Quelle place occupent les anciens du régime de Moubarak ?

— Vu que nombre d’entre eux étaient des parlementaires, ils disposent de l’argent et d’une base populaire dans dif­férents gouvernorats. Mais je ne crois pas que ce camp se soit accordé autour d’un seul candi­dat. Ils sont divisés autour du ministre de la Défense. Beaucoup de déclara­tions des figures du PND (l’ancien parti de Moubarak) le montrent bien. Certains affir­ment par exemple qu’il est préférable qu’Al-Sissi devienne le chef du gouvernement et non le chef de l’Etat. D’autres avancent certains noms comme Amr Moussa ou le président par intérim Adly Mansour. Le chef d’état-major a, pour sa part, déclaré qu’il n’y aura pas de retour à ce qui a prédominé avant le 25 janvier 2011. Je crois que le candidat le plus proche de ce camp est surtout Ahmad Chafiq.

Vous dites que le camp des révolution­naires qui a dominé en 2012 est le plus faible à l’heure actuelle. Pourquoi ?

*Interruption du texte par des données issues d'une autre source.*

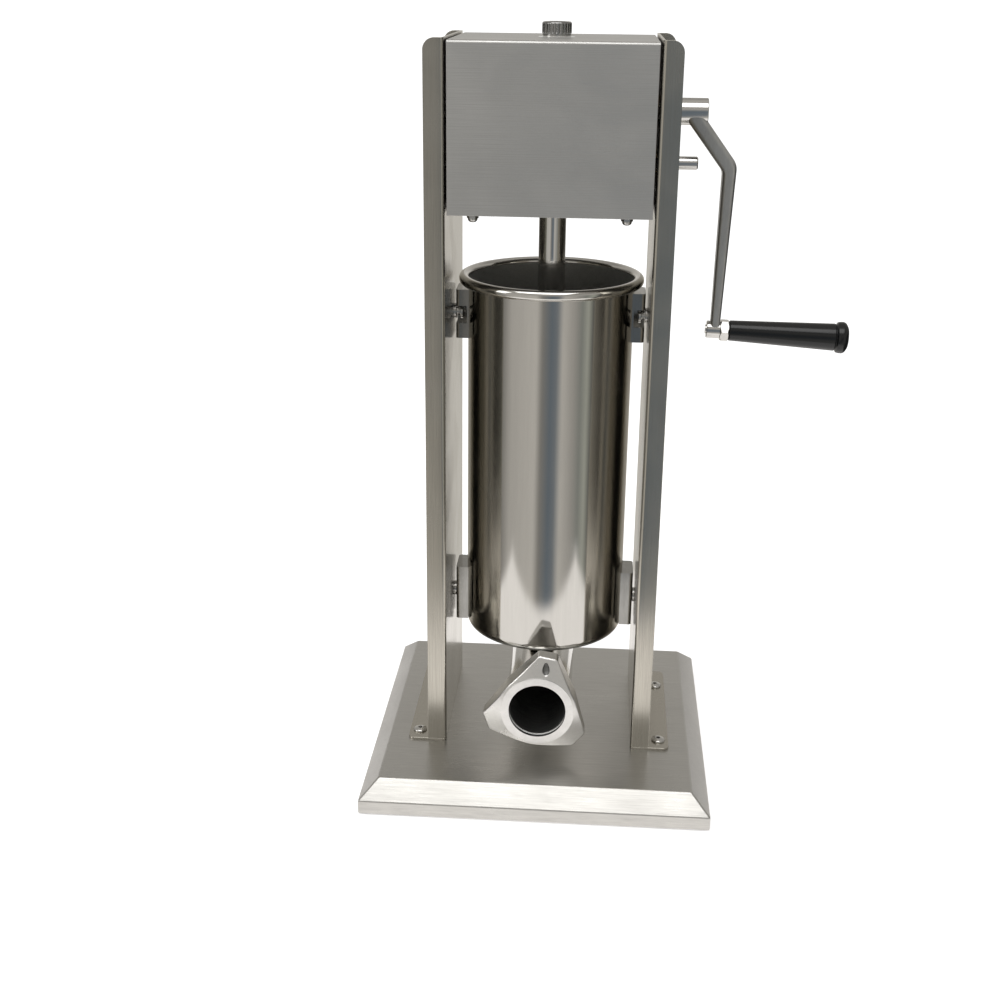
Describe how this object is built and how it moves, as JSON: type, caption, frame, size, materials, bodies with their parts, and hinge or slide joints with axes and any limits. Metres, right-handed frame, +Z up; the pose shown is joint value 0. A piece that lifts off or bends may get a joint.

— Le camp révolutionnaire est faible surtout du point de vue organisationnel, à cause de ses dissensions internes et du manque désormais de la popularité dans la rue. Il ne possède plus ni le pouvoir de mobiliser ni l’expertise qui le rend capable de faire gagner son candidat lors du scrutin. Même le candidat potentiel Hamdine Sabbahi a perdu de son éclat par rapport au scrutin de 2012. Le contexte est différent aujourd’hui. Les voix qu’il a gagnées sont celles de ceux qui n’ont voulu voter ni Chafiq ni Morsi. Il n’est pas alors probable, s’il se lance dans la course, qu’il récolte le même pourcentage qu’en 2012.

— Et les islamistes, comment réagiront-ils ?

— Leur position quant à la présidentielle n’a pas été encore dévoilée. Toutefois, ce camp, qui renferme les salafistes, les Frères musul­mans, le parti Al-Wassat et celui de L’Egypte forte, conserve une capacité importante de mobilisation des électeurs. Ils expriment une grande sympathie entre eux, en dépit des diffé­rends que leurs dirigeants affichent. Si Abdel-Moneim Aboul-Foutouh, président de L’Egypte forte, et ancien candidat, se présente de nou­veau à la magistrature suprême, il sera un concurrent solide et récoltera aisément la majorité des voix des islamistes.